*GIVEN INFORMATION:*
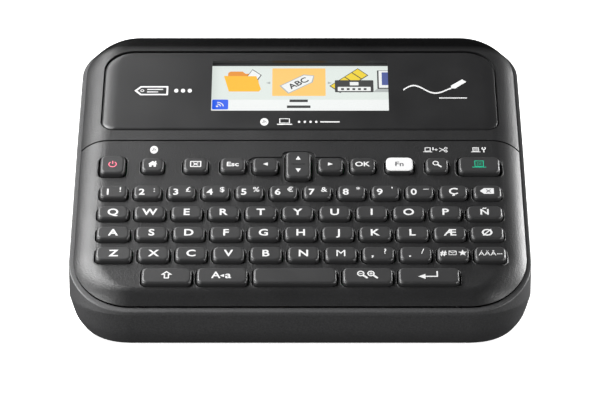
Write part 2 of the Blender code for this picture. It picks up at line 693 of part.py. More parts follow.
def make_mechanism():
    frame_mesh = bmesh.new()
    box(frame_mesh, *FRAME_X, *FRAME_Y, *FRAME_Z)
    frame = add_object("mechanism_frame", frame_mesh, "steel")
    idler_pin = bmesh.new()
    rod(idler_pin, (IDLER.x, IDLER.z), SHAFT_RADIUS, sum(FRAME_Y) / 2, SHAFT_TIP, "Y", 10)
    boolean(frame, "idler_pin_union", idler_pin, "UNION")
    holes = bmesh.new()
    for place in (PLATEN, PINION):
        rod(holes, (place.x, place.z), SHAFT_RADIUS + GAP, FRAME_Y[0] - 1, FRAME_Y[1] + 1, "Y", 10)
    boolean(frame, "shaft_holes", holes)

    motor = bmesh.new()
    front, back = MOTOR_Y
    levels = (
        (MOTOR_RADIUS, front),
        (MOTOR_RADIUS, back),
        (SHAFT_RADIUS, back),
        (SHAFT_RADIUS, SHAFT_TIP),
    )
    middle = (PINION.x, PINION.z)
    loft(motor, [[(a, y, b) for a, b in circle(middle, radius, 12)] for radius, y in levels])
    add_object("drive_motor", motor, "steel")

    towards = math.atan2(IDLER.z - PLATEN.z, IDLER.x - PLATEN.x)
    away = math.atan2(PINION.z - IDLER.z, PINION.x - IDLER.x)
    make_gear("platen_gear", PLATEN, PLATEN_TEETH, towards, SHAFT_RADIUS + GAP)
    idler_phase = towards + math.pi + math.pi / IDLER_TEETH
    make_gear("idler_gear", IDLER, IDLER_TEETH, idler_phase, SHAFT_RADIUS + GAP)
    # The pinion has a gap where the idler's nearest tooth points at it.
    step = 2 * math.pi / IDLER_TEETH
    offset = (away - idler_phase + step / 2) % step - step / 2
    pinion_phase = away + math.pi + math.pi / PINION_TEETH + offset * IDLER_TEETH / PINION_TEETH
    make_gear("motor_pinion", PINION, PINION_TEETH, pinion_phase, SHAFT_RADIUS + GAP)

    roller = bmesh.new()
    levels = (
        (SHAFT_RADIUS, -ROLLER_LENGTH - 3),
        (SHAFT_RADIUS, -ROLLER_LENGTH),
        (ROLLER_RADIUS, -ROLLER_LENGTH),
        (ROLLER_RADIUS, 0.0),
        (SHAFT_RADIUS, 0.0),
        (SHAFT_RADIUS, SHAFT_TIP - ROLLER_END),
    )
    rings = [[(a, y, b) for a, b in circle((0, 0), radius, 12)] for radius, y in levels]
    loft(roller, rings)
    add_object("platen_roller", roller, "rubber", Matrix.Translation((PLATEN.x, ROLLER_END, PLATEN.z)))

    head = bmesh.new()
    box(head, *HEAD_BOX)
    add_object("print_head", head, "steel")
    blade = bmesh.new()
    thick, wide = BLADE_HALF
    box(blade, -thick, thick, -wide, wide, 0, BLADE_HEIGHT)
    add_object("cutter_blade", blade, "steel", Matrix.Translation(BLADE_PLACE))

    case = bmesh.new()
    box(case, *CASSETTE_X, *CASSETTE_Y, *CASSETTE_Z)
    cassette = add_object("cassette_case", case, "cassette")
    hollow = bmesh.new()
    box(
        hollow,
        CASSETTE_X[0] + CASSETTE_WALL,
        CASSETTE_X[1] - CASSETTE_WALL,
        CASSETTE_Y[0] + CASSETTE_WALL,
        CASSETTE_Y[1] - CASSETTE_WALL,
        CASSETTE_Z[0] + CASSETTE_WALL,
        CASSETTE_Z[1] - CASSETTE_WALL,
    )
    boolean(cassette, "cassette_hollow", hollow)
    windows = bmesh.new()
    left, right, low, high = REEL_WINDOW
    box(windows, left, right, CASSETTE_Y[1] - 5, CASSETTE_Y[1] + 5, low, high)
    left = CASSETTE_X[0]
    low, high = TAPE_Z - TAPE_WINDOW, TAPE_Z + TAPE_WINDOW
    box(windows, left - 5, left + 5, SLOT_Y[0] + 1, SLOT_Y[1] - 1, low, high)
    boolean(cassette, "cassette_windows", windows)
    for name, (x, z), radius in SPOOLS:
        spool = bmesh.new()
        length = CASSETTE_Y[1] - CASSETTE_Y[0] - 2 * CASSETTE_WALL - 2 * GAP
        rod(spool, (0, 0), radius, -length / 2, length / 2, "Y", 20)
        place = Matrix.Translation((x, sum(CASSETTE_Y) / 2, z))
        wound = add_object(name, spool, "tape", place)
        hub = bmesh.new()
        rod(hub, (0, 0), HUB_RADIUS, -length, length, "Y", 8)
        boolean(wound, name + "_hub", hub, frame=place)


# Rear cover, feet and screws -----------------------------------------------------------------
def rear_outline():
    """The rear wall's outer line at the middle of the case, from its foot over the crest."""
    crest = REAR_PROFILE[-1][1]
    top = rim_height(crest)
    lip = top - (crest - COVER_LIP) * math.tan(DISPLAY_SLOPE)
    wall = [(rear, WALL_FOOT + share * (top - WALL_FOOT)) for share, rear in REAR_PROFILE]
    return wall + [(COVER_LIP, lip)]


def inward(points, distance):
    """The open outline moved to its inner side, towards -Y."""
    moved = []
    for i, (y, z) in enumerate(points):
        before = points[max(i - 1, 0)]
        after = points[min(i + 1, len(points) - 1)]
        run = Vector((after[0] - before[0], after[1] - before[1])).normalized()
        moved.append((y - run.y * distance, z + run.x * distance))
    return moved


def make_rear_cover():
    outer = rear_outline()
    inner = inward(outer, WALL)
    hinge_y, hinge_z = COVER_HINGE
    arc = []
    for i in range(BARREL_STEPS + 1):
        angle = -math.pi * i / BARREL_STEPS
        arc.append((hinge_y + BARREL * math.cos(angle), hinge_z + BARREL * math.sin(angle)))
    outline = outer[::-1] + arc + inner
    local = [(y - hinge_y, z - hinge_z) for y, z in outline]
    place = Matrix.Translation((0, hinge_y, hinge_z))
    mesh = bmesh.new()
    prism(mesh, local, -COVER_HALF, COVER_HALF, "X")
    cover = add_object("rear_cover", mesh, "case", place)
    pins = bmesh.new()
    for side in (-1, 1):
        low, high = sorted((side * (COVER_HALF - 2), side * (COVER_HALF + GAP + HINGE_PIN_REACH)))
        rod(pins, (0, 0), HINGE_PIN, low, high, "X", 10)
    boolean(cover, "hinge_pins", pins, "UNION", place)


def make_feet_and_screws():
    for i, place in enumerate(FOOT_PLACES):
        foot = bmesh.new()
        rod(foot, (0, 0), FOOT_RADIUS, 0, FOOT_HEIGHT + FOOT_SINK - GAP, sides=16)
        add_object(f"rubber_foot_{i + 1}", foot, "rubber", Matrix.Translation((*place, 0)))
    for i, place in enumerate(SCREW_PLACES):
        screw = bmesh.new()
        levels = (
            (SCREW_HEAD, SCREW_SEAT - 2.6),
            (SCREW_HEAD, SCREW_SEAT - GAP),
            (SHAFT_RADIUS, SCREW_SEAT - GAP),
            (SHAFT_RADIUS, BOSS_TOP - 1),
        )
        rings = [[(x, y, z) for x, y in circle((0, 0), radius, 12)] for radius, z in levels]
        loft(screw, rings)
        add_object(f"case_screw_{i + 1}", screw, "steel", Matrix.Translation((*place, 0)))


def main():
    clear_scene()
    make_lower_case()
    make_keyboard_cover()
    make_display_housing()
    make_display()
    make_boards()
    make_keys()
    make_power()
    make_mechanism()
    make_rear_cover()
    make_feet_and_screws()


main()
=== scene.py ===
"""The looks of the desktop label maker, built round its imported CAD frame.

Lengths inside this script are in millimetres, and the helpers turn them into the frame's metres.
The keyboard and the display lie in two sloping planes. Each has a frame of its own, in which
X runs across, Y up the slope and Z out of the surface.
"""

import json
import math

import bmesh
import bpy
from mathutils import Matrix, Vector


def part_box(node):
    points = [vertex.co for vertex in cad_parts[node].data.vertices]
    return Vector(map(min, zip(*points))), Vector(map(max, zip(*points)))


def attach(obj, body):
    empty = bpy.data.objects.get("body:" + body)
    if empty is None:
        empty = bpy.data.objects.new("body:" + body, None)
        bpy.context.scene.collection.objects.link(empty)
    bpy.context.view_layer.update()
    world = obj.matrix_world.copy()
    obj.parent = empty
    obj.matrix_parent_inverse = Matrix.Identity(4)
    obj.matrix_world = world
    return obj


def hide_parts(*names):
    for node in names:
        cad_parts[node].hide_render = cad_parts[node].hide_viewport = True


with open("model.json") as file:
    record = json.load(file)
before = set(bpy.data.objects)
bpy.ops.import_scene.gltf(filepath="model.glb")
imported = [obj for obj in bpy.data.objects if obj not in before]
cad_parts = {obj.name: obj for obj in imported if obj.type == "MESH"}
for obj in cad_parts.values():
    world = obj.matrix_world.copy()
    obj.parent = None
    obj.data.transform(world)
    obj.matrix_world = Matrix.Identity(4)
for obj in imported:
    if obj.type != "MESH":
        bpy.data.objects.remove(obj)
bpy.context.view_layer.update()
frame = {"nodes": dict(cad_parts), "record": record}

MM = 0.001

# The outer form, as the CAD has it --------------------------------------------------------
CASE_HALF = 101.0
CASE_FRONT = -92.6
CASE_BACK = 92.0
FRONT_CORNER = 28.0
BACK_CORNER = 26.0
WALL = 2.2
SHELL_INSET = 2.1
SHELL_WALL = 2.0
DECK_SLOPE = math.radians(25)
DISPLAY_SLOPE = math.radians(22)
DECK_ORIGIN = Vector((0, -92.6, 26.0))
SEAM_Y = -4.14
SEAM_Z = DECK_ORIGIN.z + (SEAM_Y - DECK_ORIGIN.y) * math.tan(DECK_SLOPE)
SHELL_BACK = 70.0
EDGE_DROP = 5.0
EDGE_SIDE = 13.0
EDGE_FRONT = 4.4
EDGE_BACK = 10.0
EDGE_ANGLE = math.radians(55)
REVEAL = 0.8
SEAM_GAP = 0.8
WALL_FOOT = 18.0
FLOOR_TOP = 3.7
BASE_PROFILE = ((1.5, 9.0), (3.0, 7.0), (6.0, 4.6), (10.0, 2.4), (18.0, 0.0))
REAR_PROFILE = ((0.0, 92.0), (0.695, 85.0), (0.82, 82.5), (0.925, 78.0), (1.0, 72.0))
COVER_HALF = 75.0
COVER_LIP = 65.5
COVER_HINGE = (89.2, 13.0)
BARREL = 2.6
GAP = 0.35
PIN = 1.45  # radius of the rear cover's hinge pins
BORE = 1.75
BORE_DEPTH = 3.3
CORNER_STEPS = 18

# Keys -------------------------------------------------------------------------------------
KEY_TOP = 2.0
HOLE_GAP = 0.45
HOLE_CORNER = 2.7
KEY_CORNER = 2.4
TOP_POINTS = 8  # corners of a CAD key's top face
TOP_BEVEL = 0.7  # width of its bevel
INK = 0.03  # how thick the printing stands

# Camera: the photograph's viewing angle -----------------------------------------------------
CAMERA_ELEVATION = math.radians(20)
CAMERA_DISTANCE = 1400.0
CAMERA_TARGET = Vector((0, -38.4, 51.1))
CAMERA_LENS = 189.84


# Frames and meshes --------------------------------------------------------------------------
def deck_frame(x=0.0, up=0.0, out=0.0):
    turn = Matrix.Rotation(DECK_SLOPE, 4, "X")
    return Matrix.Translation(DECK_ORIGIN) @ turn @ Matrix.Translation((x, up, out))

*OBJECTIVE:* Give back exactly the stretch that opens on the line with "make_lower_case()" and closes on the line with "obj.data.transform(world)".

*WORKED ANSWER:*
    make_lower_case()
    make_keyboard_cover()
    make_display_housing()
    make_display()
    make_boards()
    make_keys()
    make_power()
    make_mechanism()
    make_rear_cover()
    make_feet_and_screws()


main()
=== scene.py ===
"""The looks of the desktop label maker, built round its imported CAD frame.

Lengths inside this script are in millimetres, and the helpers turn them into the frame's metres.
The keyboard and the display lie in two sloping planes. Each has a frame of its own, in which
X runs across, Y up the slope and Z out of the surface.
"""

import json
import math

import bmesh
import bpy
from mathutils import Matrix, Vector


def part_box(node):
    points = [vertex.co for vertex in cad_parts[node].data.vertices]
    return Vector(map(min, zip(*points))), Vector(map(max, zip(*points)))


def attach(obj, body):
    empty = bpy.data.objects.get("body:" + body)
    if empty is None:
        empty = bpy.data.objects.new("body:" + body, None)
        bpy.context.scene.collection.objects.link(empty)
    bpy.context.view_layer.update()
    world = obj.matrix_world.copy()
    obj.parent = empty
    obj.matrix_parent_inverse = Matrix.Identity(4)
    obj.matrix_world = world
    return obj


def hide_parts(*names):
    for node in names:
        cad_parts[node].hide_render = cad_parts[node].hide_viewport = True


with open("model.json") as file:
    record = json.load(file)
before = set(bpy.data.objects)
bpy.ops.import_scene.gltf(filepath="model.glb")
imported = [obj for obj in bpy.data.objects if obj not in before]
cad_parts = {obj.name: obj for obj in imported if obj.type == "MESH"}
for obj in cad_parts.values():
    world = obj.matrix_world.copy()
    obj.parent = None
    obj.data.transform(world)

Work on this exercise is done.